As English is the first subject to introduce a new specification, you would imagine that I'd have had some training by now. In fact, as an English teacher, I will begin teaching the new course to incoming first years students in September 2014, and I will have had just one day of in-service training. As a parent, if it was my son or daughter starting secondary school next September, I would be very worried indeed, as these kids become crash-test dummies while the teachers figure out the messy business of how these glossy framework documents (only one per school now – we're in a recession, you know) might work in practice.
Fundamentally insulting
Offering teachers just one measly day of CPD in their subject area before each new course is introduced, followed by one day in each of two subsequent years, would be comical if it weren't also so fundamentally insulting to the entire teaching profession and to the students who become our guinea pigs while we fumble around in the dark. The gasps of dismay and disbelief at the INOTE English teachers' conference when this profoundly inadequate provision of in-service training was announced (by the recently appointed director of the Junior Cycle for Teachers support service, Dr Padraig Kirk) reassured me that I'm not the only one who feels angry, disillusioned and betrayed.
Subsequently, tweets flew in both directions as English teachers labelled this scant in-service provision “absolutely shocking”, “ridiculous”, “pathetic”, “a cause for grave concern”, “a joke”, “a farce” and “a disgrace”. Meanwhile, those who would defend the new Junior Cycle assured us that “it’s not all that different” (Yes it is! And you seem to be missing the point that if it’s not all that different, then why bother at all?); that “the link schools were well supported” (I know. I envy them. But that’s only 40-odd schools out of 700-plus in total); and that there will be “numerous other supports” available (can you be more specific? I’m starting to feel a little ill).
However, sensibly, I decided to put my rage to one side. Perhaps my discontent had no grounding in reality and I was in danger of turning into one bitter half of Statler and Waldorf, heckling from the balcony at anyone on the stage.
For the record, and because I fear I may be turning into that person, not for a second am I questioning the enormous work that has gone into developing the framework; designing the new specification for English; consulting with teachers (via link schools, online and during a one-day consultation conference that had a big waiting list); designing short courses (I’d like to try the “Programming & Coding” module myself) and establishing a dedicated team (the imaginatively named Junior Cycle for Teachers support service or JCT) . The team will to oversee training and ensure more than 26,000 teachers and 700 secondary schools embrace “fundamental changes in our approach to learning, teaching, assessment and curricular planning . . . to improve the quality of students’ learning experiences and outcomes”. But the bottom line is, if there isn’t enough training, then all of this will have been for nothing.

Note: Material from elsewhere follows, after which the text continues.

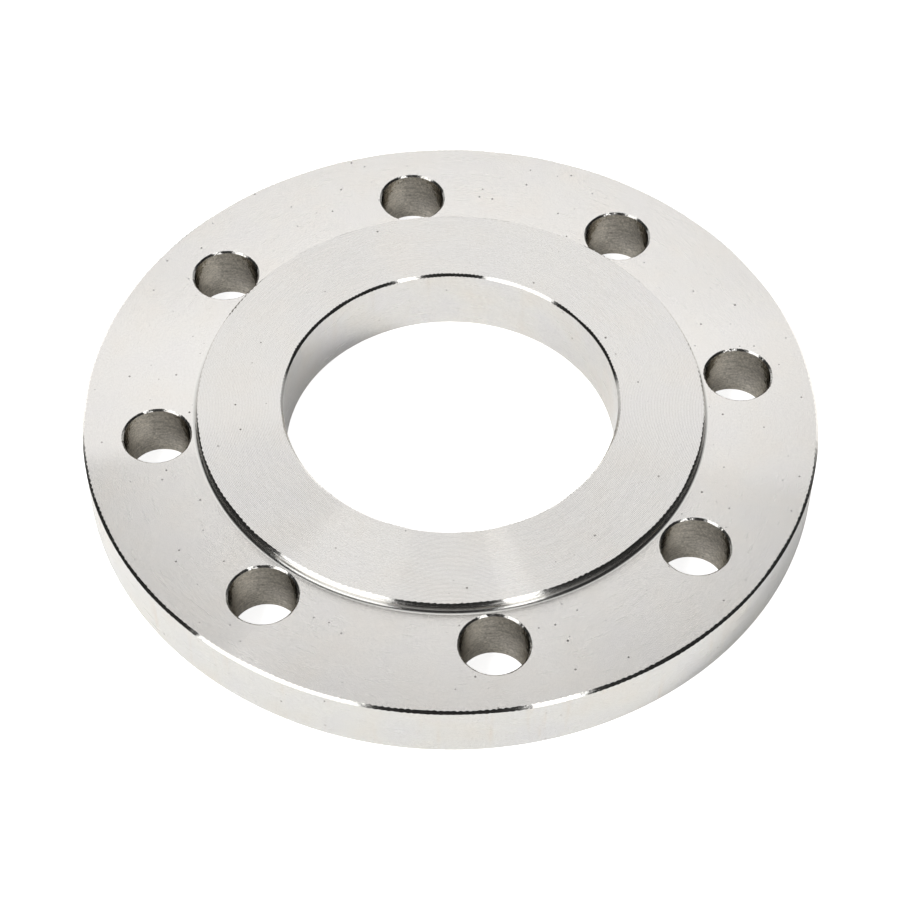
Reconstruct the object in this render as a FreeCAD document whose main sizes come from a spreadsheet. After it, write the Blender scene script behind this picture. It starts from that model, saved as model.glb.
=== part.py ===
import FreeCAD, Part
import os
import Sketcher

# Plate flange with a raised sealing face, for welding to a pipe of nominal size 80 (88.9 mm outside).
# The frame's origin is the centre of the back face, and +Z runs along the bore to the raised face.

# Driving sizes: name, value and what it measures (mm, apart from the count).
driving_sizes = [
    ("outer_diameter", 200.0, "outside of the ring"),
    ("total_thickness", 20.0, "back face to sealing face"),
    ("raised_face_diameter", 138.0, "outside of the sealing face"),
    ("raised_face_height", 3.0, "sealing face above the bolting face"),
    ("bore_diameter", 91.0, "hole that the pipe slides into"),
    ("bolt_circle_diameter", 160.0, "circle through the bolt hole centres"),
    ("bolt_hole_diameter", 18.0, "clearance hole for an M16 bolt"),
    ("bolt_hole_count", 8, "bolt holes, which straddle the X and Y axes"),
    ("rim_chamfer", 0.7, "outer edge of the bolting face"),
    ("bore_chamfer", 0.65, "mouth of the bore on the sealing face"),
    ("bolt_hole_chamfer", 0.5, "mouth of each bolt hole on the bolting face"),
    ("sealing_edge_break", 0.35, "outer edge of the sealing face"),
    ("back_edge_break", 0.3, "rim, bore and bolt holes at the back face"),
    ("root_fillet", 1.3, "tool radius between the sealing step and the bolting face"),
]


def make_sheet(doc, rows):
    """Writes the driving sizes into a spreadsheet, one aliased cell each."""
    sheet = doc.addObject("Spreadsheet::Sheet", "Sizes")
    for row, (alias, value, note) in enumerate(rows, start=1):
        sheet.set("A%d" % row, alias)
        sheet.set("B%d" % row, str(value))
        sheet.set("C%d" % row, note)
        sheet.setAlias("B%d" % row, alias)
    doc.recompute()
    return sheet


def origin_plane(body, role):
    """The body's own origin plane with this role."""
    return next(f for f in body.Origin.OriginFeatures if f.Role == role)


def sketch_on(body, role, name):
    """A sketch attached flat to one of the body's origin planes."""
    sketch = body.newObject("Sketcher::SketchObject", name)
    sketch.AttachmentSupport = [(origin_plane(body, role), "")]
    sketch.MapMode = "FlatFace"
    return sketch


def closed_outline(sketch, corners):
    """Straight lines from corner to corner and back to the first, joined end to end."""
    points = [FreeCAD.Vector(x, y, 0) for x, y in corners]
    lines = [
        sketch.addGeometry(Part.LineSegment(start, end), False)
        for start, end in zip(points, points[1:] + points[:1])
    ]
    for line, following in zip(lines, lines[1:] + lines[:1]):
        sketch.addConstraint(Sketcher.Constraint("Coincident", line, 2, following, 1))
    return lines


def level(sketch, *lines):
    """Holds these lines level in the sketch."""
    for line in lines:
        sketch.addConstraint(Sketcher.Constraint("Horizontal", line))


def upright(sketch, *lines):
    """Holds these lines upright in the sketch."""
    for line in lines:
        sketch.addConstraint(Sketcher.Constraint("Vertical", line))


def dimension(sketch, kind, ends, name, formula):
    """A named dimension, DistanceX, DistanceY or Angle, that a formula of the sheet sets."""
    drawn = 1.0
    index = sketch.addConstraint(Sketcher.Constraint(kind, *ends, drawn))
    sketch.renameConstraint(index, name)
    sketch.setExpression("Constraints.%s" % name, formula)


def circle_edges(shape, radius, height):
    """Names of the shape's level circular edges with this radius, at this height, about the Z axis."""
    names = []
    for number, edge in enumerate(shape.Edges, start=1):
        curve = edge.Curve
        if not isinstance(curve, Part.Circle):
            continue
        off_axis = abs(curve.Center.x) + abs(curve.Center.y)
        if off_axis + abs(curve.Center.z - height) + abs(curve.Radius - radius) < 1e-4:
            names.append("Edge%d" % number)
    return names


def dress_edge(body, kind, name, base, circles, size_name):
    """A fillet or an equal-leg chamfer on the level circles (radius, height) of the base feature."""
    edges = [edge for radius, height in circles for edge in circle_edges(base.Shape, radius, height)]
    if len(edges) != len(circles):
        raise RuntimeError("%s found %d of %d edges" % (name, len(edges), len(circles)))
    feature = body.newObject(kind, name)
    feature.Base = (base, edges)
    feature.setExpression("Radius" if kind.endswith("Fillet") else "Size", "Sizes.%s" % size_name)
    body.Document.recompute()
    return feature


def make_blank(body):
    """The turned ring: half its section, revolved about the Z axis."""
    section = sketch_on(body, "XZ_Plane", "RingSection")
    rough_corners = [(45, 0), (100, 0), (100, 17), (69, 17), (69, 20), (45, 20)]
    back, rim, bolting_face, step, sealing_face, bore = closed_outline(section, rough_corners)
    level(section, back, bolting_face, sealing_face)
    upright(section, rim, step, bore)
    section.addConstraint(Sketcher.Constraint("PointOnObject", back, 1, -1))
    origin = (-1, 1)
    dimension(section, "DistanceX", (*origin, back, 1), "bore_radius", "Sizes.bore_diameter / 2")
    dimension(section, "DistanceX", (*origin, back, 2), "outer_radius", "Sizes.outer_diameter / 2")
    dimension(section, "DistanceX", (*origin, step, 1), "step_radius", "Sizes.raised_face_diameter / 2")
    dimension(section, "DistanceY", (*origin, sealing_face, 1), "thickness", "Sizes.total_thickness")
    dimension(section, "DistanceY", (step, 1, step, 2), "step_height", "Sizes.raised_face_height")

    ring = body.newObject("PartDesign::Revolution", "Ring")
    ring.Profile = section
    ring.ReferenceAxis = (section, ["V_Axis"])
    ring.Angle = 360
    body.Document.recompute()
    return ring


def dress_ring(body, ring, sheet):
    """The root fillet and the broken edges of the turned ring."""
    bore, outer, raised = sheet.bore_diameter / 2, sheet.outer_diameter / 2, sheet.raised_face_diameter / 2
    sealing = sheet.total_thickness
    bolting = sealing - sheet.raised_face_height
    chamfer, fillet = "PartDesign::Chamfer", "PartDesign::Fillet"
    tip = dress_edge(body, fillet, "RootFillet", ring, [(raised, bolting)], "root_fillet")
    tip = dress_edge(body, chamfer, "SealingEdge", tip, [(raised, sealing)], "sealing_edge_break")
    tip = dress_edge(body, chamfer, "RimChamfer", tip, [(outer, bolting)], "rim_chamfer")
    tip = dress_edge(body, chamfer, "BoreChamfer", tip, [(bore, sealing)], "bore_chamfer")
    return dress_edge(body, chamfer, "BackEdges", tip, [(outer, 0), (bore, 0)], "back_edge_break")


def drill_bolt_holes(body, sheet):
    """One hole with both mouths chamfered, turned about its own axis and repeated round the bolt circle.

    The cut is half the hole's section: each mouth's 45 degree cone runs on past its face by its own depth,
    and the cut goes on above the sealing face.
    """
    section = sketch_on(body, "XZ_Plane", "BoltHoleSection")
    half_pitch = FreeCAD.Rotation(FreeCAD.Vector(0, 1, 0), 180 / sheet.bolt_hole_count)
    section.AttachmentOffset = FreeCAD.Placement(FreeCAD.Vector(0, 0, 0), half_pitch)
    section.setExpression("AttachmentOffset.Rotation.Angle", "180 deg / Sizes.bolt_hole_count")
    rough_corners = [(80, -0.3), (89.6, -0.3), (89, 0.3), (89, 16.5), (90, 17.5), (90, 20.5), (80, 20.5)]
    below, back_cone, wall, front_cone, above_wall, above, middle = closed_outline(section, rough_corners)
    level(section, below, above)
    upright(section, wall, above_wall, middle)
    origin = (-1, 1)
    front_wall_end = "Sizes.total_thickness - Sizes.raised_face_height - Sizes.bolt_hole_chamfer"
    dimension(section, "DistanceX", (*origin, below, 1), "circle_radius", "Sizes.bolt_circle_diameter / 2")
    dimension(section, "DistanceX", (below, 1, wall, 1), "hole_radius", "Sizes.bolt_hole_diameter / 2")
    dimension(section, "DistanceY", (*origin, wall, 1), "back_depth", "Sizes.back_edge_break")
    dimension(section, "DistanceY", (*origin, wall, 2), "front_height", front_wall_end)
    dimension(section, "DistanceX", (wall, 1, below, 2), "back_width", "2 * Sizes.back_edge_break")
    dimension(section, "DistanceY", (below, 2, wall, 1), "back_reach", "2 * Sizes.back_edge_break")
    dimension(section, "DistanceX", (wall, 2, above_wall, 1), "front_width", "2 * Sizes.bolt_hole_chamfer")
    dimension(section, "DistanceY", (wall, 2, above_wall, 1), "front_reach", "2 * Sizes.bolt_hole_chamfer")
    dimension(section, "DistanceY", (above_wall, 1, above_wall, 2), "top_reach", "Sizes.raised_face_height")
    centre_line = Part.LineSegment(FreeCAD.Vector(80, -0.3, 0), FreeCAD.Vector(80, 20.5, 0))
    axis = section.addGeometry(centre_line, True)
    section.addConstraint(Sketcher.Constraint("Coincident", axis, 1, below, 1))
    section.addConstraint(Sketcher.Constraint("Coincident", axis, 2, middle, 1))
    body.Document.recompute()

    hole = body.newObject("PartDesign::Groove", "BoltHole")
    hole.Profile = section
    hole.ReferenceAxis = (section, ["Axis0"])
    hole.Angle = 360
    body.Document.recompute()

    holes = body.newObject("PartDesign::PolarPattern", "BoltHoles")
    holes.Originals = [hole]
    holes.Axis = (section, ["V_Axis"])
    holes.Angle = 360
    holes.setExpression("Occurrences", "Sizes.bolt_hole_count")
    body.Tip = holes
    body.Document.recompute()
    return holes


def make_flange(doc, sheet):
    """The whole flange, turned from one forging and drilled."""
    body = doc.addObject("PartDesign::Body", "Flange")
    body.Label = "flange"
    body.Placement = FreeCAD.Placement()
    ring = make_blank(body)
    dressed = dress_ring(body, ring, sheet)
    holes = drill_bolt_holes(body, sheet)
    if not holes.Shape.Volume < dressed.Shape.Volume:
        raise RuntimeError("the bolt holes took no metal away")
    return body


def check_document(doc, bodies):
    """Stops the script if a feature failed or a body is empty or not valid."""
    for item in doc.Objects:
        if "Invalid" in item.State or "Error" in item.State:
            raise RuntimeError("%s failed: %s" % (item.Name, item.State))
    for body in bodies:
        if body.Shape.isNull() or not body.Shape.isValid():
            raise RuntimeError("%s has no valid shape" % body.Label)


doc = FreeCAD.newDocument("PipeFlange")
sizes = make_sheet(doc, driving_sizes)
bodies = [make_flange(doc, sizes)]
doc.recompute()
check_document(doc, bodies)

os.makedirs("parts", exist_ok=True)
for body in bodies:
    body.Shape.exportStep("parts/%s.step" % body.Label)
    print(body.Label, "solids", len(body.Shape.Solids), "volume mm3 %.1f" % body.Shape.Volume)
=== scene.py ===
import math

import bpy
import numpy as np
from mathutils import Matrix, Vector


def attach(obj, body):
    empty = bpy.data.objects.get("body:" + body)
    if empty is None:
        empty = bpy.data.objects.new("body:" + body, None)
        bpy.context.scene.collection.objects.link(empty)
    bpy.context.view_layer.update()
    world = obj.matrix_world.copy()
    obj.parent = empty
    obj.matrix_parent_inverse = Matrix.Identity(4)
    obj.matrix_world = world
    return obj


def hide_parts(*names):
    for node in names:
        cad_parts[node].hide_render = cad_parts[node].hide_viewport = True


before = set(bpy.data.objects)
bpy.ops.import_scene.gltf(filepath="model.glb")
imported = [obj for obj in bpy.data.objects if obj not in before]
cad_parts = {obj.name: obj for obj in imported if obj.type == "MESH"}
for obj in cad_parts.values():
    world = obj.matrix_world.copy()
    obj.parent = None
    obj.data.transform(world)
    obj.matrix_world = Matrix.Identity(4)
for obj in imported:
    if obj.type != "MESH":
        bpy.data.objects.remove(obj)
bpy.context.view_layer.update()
mm = 0.001
print("frame loaded: nodes", sorted(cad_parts))


# sizes of the flange in mm, and how finely its surfaces are divided
flangeSizes = {
    "outerRadius": 100.0, "thickness": 20.0, "faceRadius": 69.0, "faceHeight": 3.0, "boreRadius": 45.5,
    "boltCircleRadius": 80.0, "holeRadius": 9.0, "holeCount": 8,
    "rimChamfer": 0.7, "boreChamfer": 0.65, "holeChamfer": 0.5, "faceEdge": 0.35, "backEdge": 0.3,
    "rootFillet": 1.3,
    "sectorSteps": 96,   # steps round the ring from one half-pitch line between holes to the next
    "sideSteps": 32,     # steps along each of those lines
    "spokeSteps": 5,     # steps from a hole's mouth out to the edges of its sector
    "spokeEase": 1.5,    # above 1, those steps are closer together near the mouth
    "filletSteps": 10,
    "edgeWander": 0.36, "mouthWander": 0.15,   # how far the broken edges of the ring and the hole mouths waver
    # how far one tooth of an edge strays at each of its steps, as a share of its height
    "rimTooth": (-0.8, 0.6), "turnedTooth": (-0.8, 0.7, 0.0), "mouthTooth": (-0.5, 1.0, 0.1),
    "toothShare": 0.7, "waveShare": 0.5, "waveCounts": (5, 11, 17, 29),   # waves in a turn
    "mouthSeed": 100,
    "weldScale": 1611.7,   # corners are one point within 1 / 1611.7 mm; no plain size lies on a half step
    "sameSlope": 0.999,    # an edge is sharp where the cosine between its two normals is less
}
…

Specialist expertise required
Thus, to a Minister who is fond of citing best international practice, I now present what my research has uncovered. In order for Continuing Professional Development to have a positive impact on student learning, specialist expertise – usually drawn from outside the school – is required. The focus of CPD should be on translating theory into practice and on finding ways to connect current and new approaches to relevant research. Crucially, CPD must consist of at least 15 hours of in-service training; any less and the impact on teaching and learning is negligible or non-existent.
By contrast, if you invest heavily in teacher CPD, you reap the rewards: 49 hours over the course of a year can boost student achievement by 21 percentile points (Darling-Hammond et al, 2007). “Understanding what enables hig-quality professional learning” is freely available on the website of Curee, the UK-based education research agency (curee.co.uk).
This is not rocket science, nor top-secret classified information. Any idiot with a brain knows the real meaty work of transforming theory into practice matters more than anything else. This is where change lives or dies. This is where the new Junior Cycle will live or die.
Even those of us who support this change, who like the Minister’s cute new puppy and want to give it a good home, are losing faith. You’re selling us a dog that barks the bark and wags the wag but when you look in its eyes it’s already almost a zombie. So resuscitate it now, dear Minister, before it’s too late – or put the poor thing out of its misery.
Evelyn O’Connor is an English teacher at Mount St Michael Secondary School in Claremorris, Co Mayo, and blogs at leavingcertenglish.net
Rolling out: how the new Junior Cycle will evolve
When will the new Junior Cycle be complete?
Not until 2020. English will be the only core subject to change from 2014, but schools can start offering short courses immediately, if they have the personnel.
When will the new framework be set up?
It will be introduced in four phases. Irish, Science and Business Studies will have new specifications in 2015, followed by Art, modern languages, Home Economics, Music and Geography in 2016, then Maths, Technology subjects, Religion, Classics and History in 2017.
How many subjects in total will students take on in the Junior Cycle?
Students will eventually include between eight and 10 full subjects on their school certificate. Two short courses can substitute for one full subject.